Robert McKinley reviews Family Victim: The "Bad Coconut" of a Javanese Family, directed by Robert Lemelson (2010, 38 minutes)

The title of Family Victim: The “Bad Coconut” of a Javanese Family draws on a Javanese proverb that says there is “a bad coconut in every bunch” or as the related Balinese proverb would have it “not all coconuts from the same tree have milk.” This film shows with amazing sensitivity the complexities of a deviant personality within the strongly cooperative bonds of a large Javanese family. The one who is poorly adjusted, named Estu, has taken resources from his parents and siblings to support his gambling habit, he has often broken the possessions of others in destructive rages, and he has even threatened to kill his brother or his wife and their children through sorcery. Yet he feels that he is the one being misunderstood. He is the one not being listened to by his parents and siblings. He tries to tell them of his true feelings and anger by writing graffiti on the inside walls of his house and shop. The title “Family Victim” stems from one particular outburst. Despite the trouble he keeps causing his family, he is the victim! He explains that he has taken on all their misfortunes and they have taken on all his potential successes for themselves. So in his eyes he is a true family victim. On another wall he says he will get revenge. In tears his own sister tells of their mother having been driven to pray to God asking him to “please take Estu back,” for they have done all they can to take care of him. Somehow they have failed and can do no more. From where has all this pain and bitterness come?

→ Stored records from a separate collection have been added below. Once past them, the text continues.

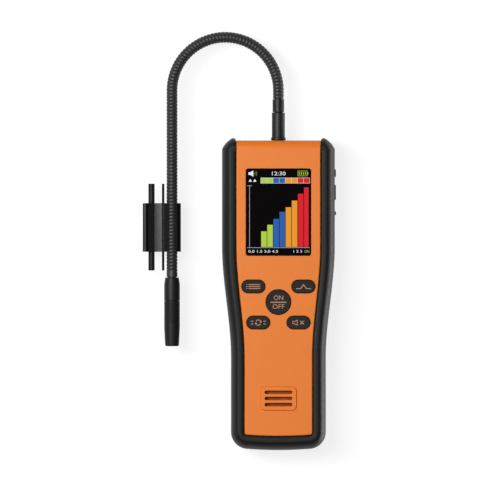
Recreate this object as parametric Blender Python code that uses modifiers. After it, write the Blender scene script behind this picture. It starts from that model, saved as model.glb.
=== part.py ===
"""A hand-held refrigerant leak detector with a gooseneck probe, lying on its back.

X runs across the body, Y along it towards the gooseneck, and Z out of its front face. The
origin is on the flat back, at the middle of the body's length and width. Sizes are in
millimetres, and each mesh is scaled to metres as it is made.
"""

import math

import bmesh
import bpy
from mathutils import Matrix, Vector
from mathutils.geometry import interpolate_bezier

MM = 0.001
GAP = 0.3  # clearance between pieces that seat on each other
PAST = 2.0  # how far a cutter runs past the wall that it cuts

# Plan of the body
BODY_LENGTH = 204.7
HEAD_WIDTH = 74.6
GRIP_WIDTH = 62.7
WAIST_TOP_DROP = 69.75  # from the body's top down to where it starts to narrow
WAIST_BOTTOM_RISE = 61.05  # from its foot up to where it stops
FOOT_RADIUS = 11.2
BOTTOM_CROWN = 0.8
HORN_DROP = 7.25  # from the top of a horn down to where its slant leaves the side
HORN_START_ANGLE = 25.0
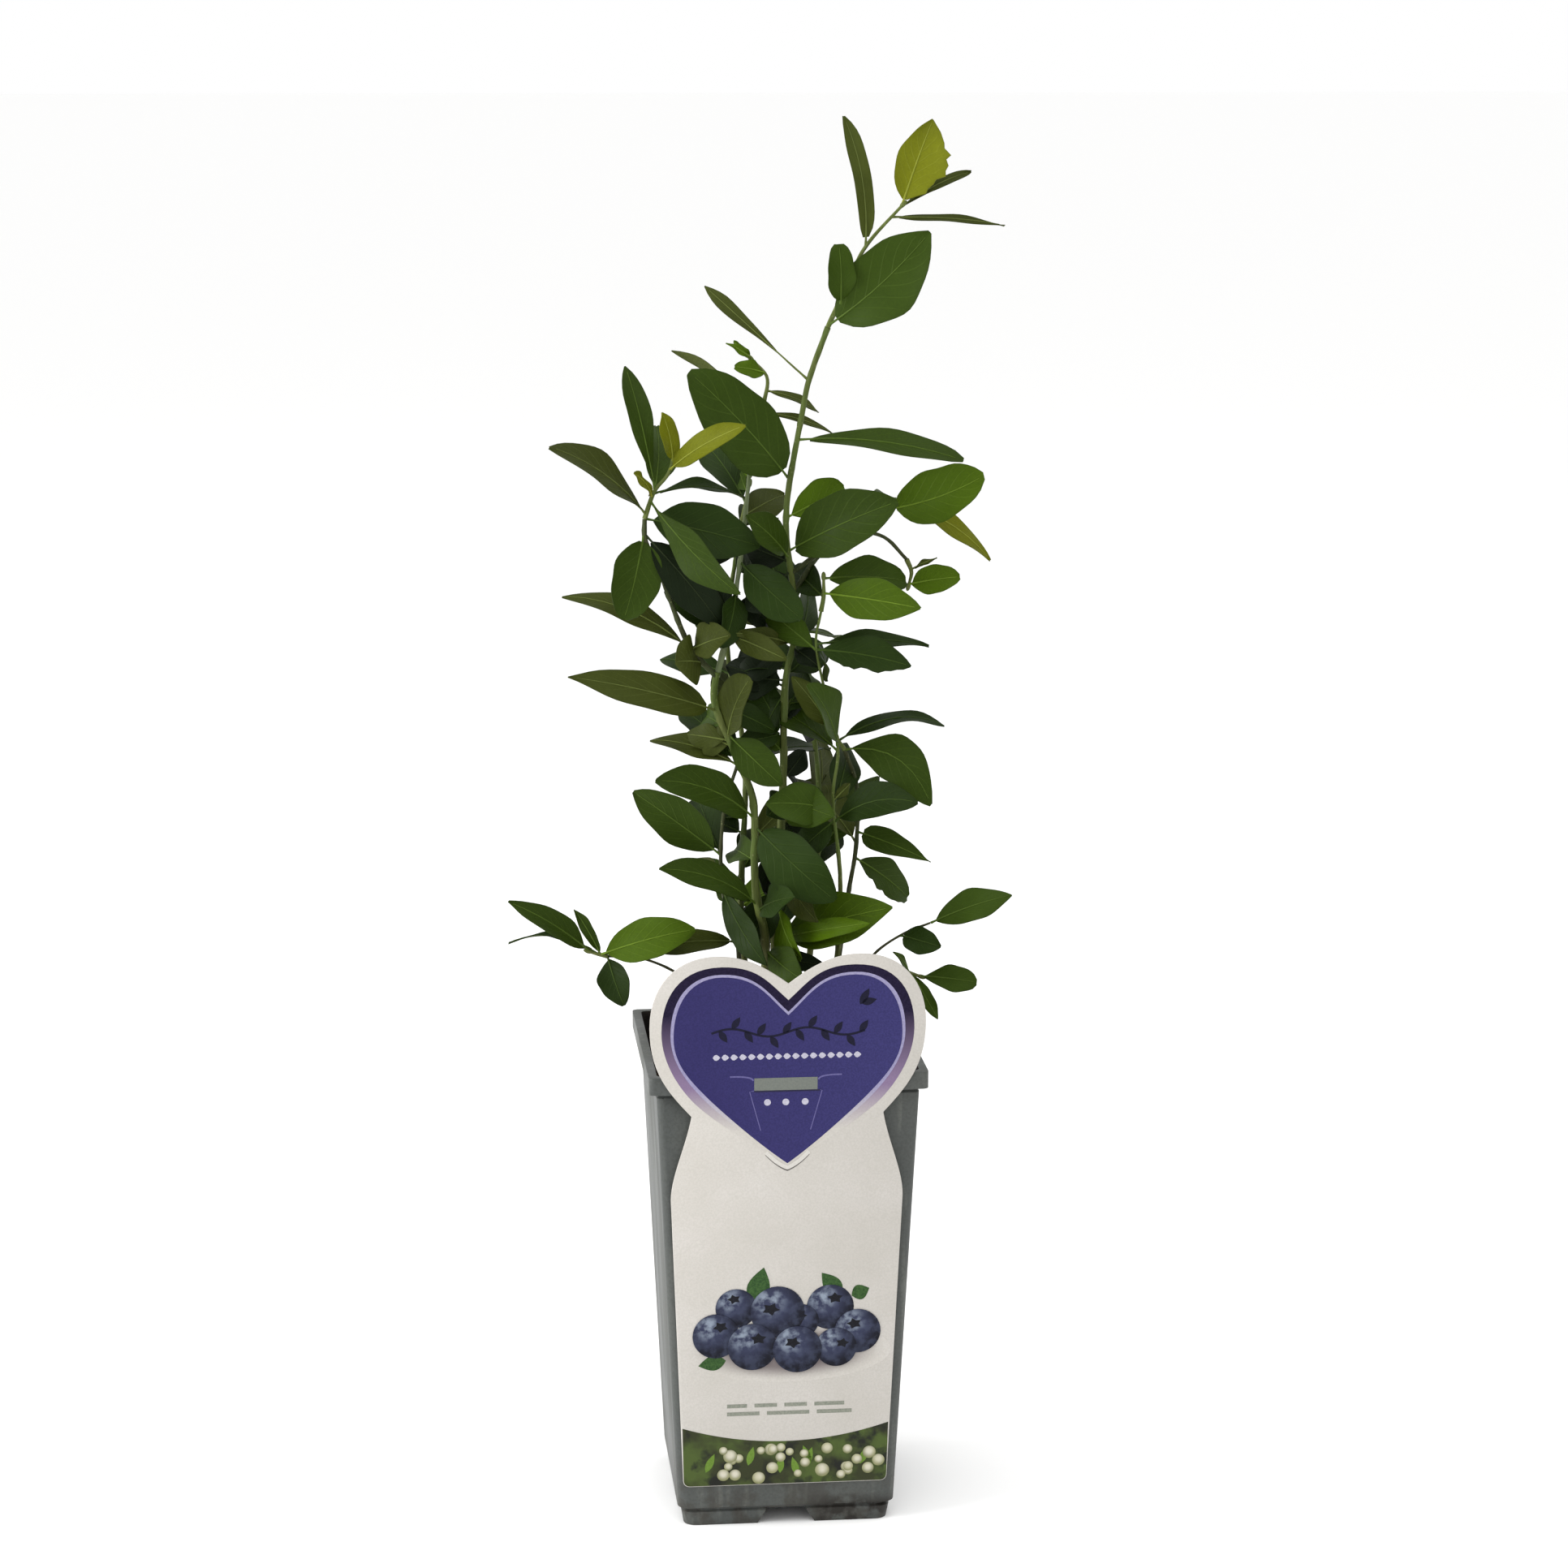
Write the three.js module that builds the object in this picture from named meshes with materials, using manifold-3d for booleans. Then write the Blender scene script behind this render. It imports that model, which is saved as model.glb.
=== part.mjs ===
// Young blueberry bush in a square nursery pot, with a plant label hung on the pot's front rim.
// Millimetres, +Z up. The pot's front faces -Y and its foot stands on Z = 0.
// The whole model is moved at the end, so that the origin is the middle of its footprint.
import * as THREE from 'three';
import Module from 'manifold-3d';
import { mergeVertices } from 'three/addons/utils/BufferGeometryUtils.js';

// Pot
const POT_HEIGHT = 190;
const RIM_WIDTH = 110;
const RIM_BAND_HEIGHT = 7;
const RIM_LIP = 3.4;
const WALL_TOP_WIDTH = 103.8;
const WALL_FOOT_WIDTH = 87.4;
const WALL_THICKNESS = 1.5;
const FOOT_HEIGHT = 7;
const FOOT_STEP = 1.6;
const FOOT_WALL = 3;
const FLOOR_UNDERSIDE = 5.5;
const FLOOR_TOP = 7.5;
const RIM_CORNER_RADIUS = 2.4;
const FOOT_CORNER_RADIUS = 5;
const FOOT_TAPER = 1;
const CORNER_STEPS = 3;
const STEP_CHAMFER = 0.6;
const NOTCH_WIDTH_BELOW = 23;
const NOTCH_WIDTH_ABOVE = 15;
const NOTCH_HEIGHT = 6.8;
const DRAIN_RADIUS = 4;
const DRAIN_PLACE = 24;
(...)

That is the question director Robert Lemelson and his two Javanese colleagues. Dr. Mahar Agusno and his wife Dr. Ninik Supartini, a psychiatrist and a psychologist respectively, try to answer in this film. Estu is in fact Ninik's own brother. He had been included in a sample of poorly adjusted individuals Agusno and Supartini had been studying in central Java, Indonesia. Their joint research with anthropologist Lemelson is on culture and mental illness. Their intimate acquaintance with this case and their mutual sensitivity with regard to Estu and his family members makes for an exceptionally revealing account. It is frank, deeply well informed, and carried out over many years so as to have the effect of being an in depth longitudinal study. We get to see what can happen over time and in unforeseen ways in such difficult relationships as these.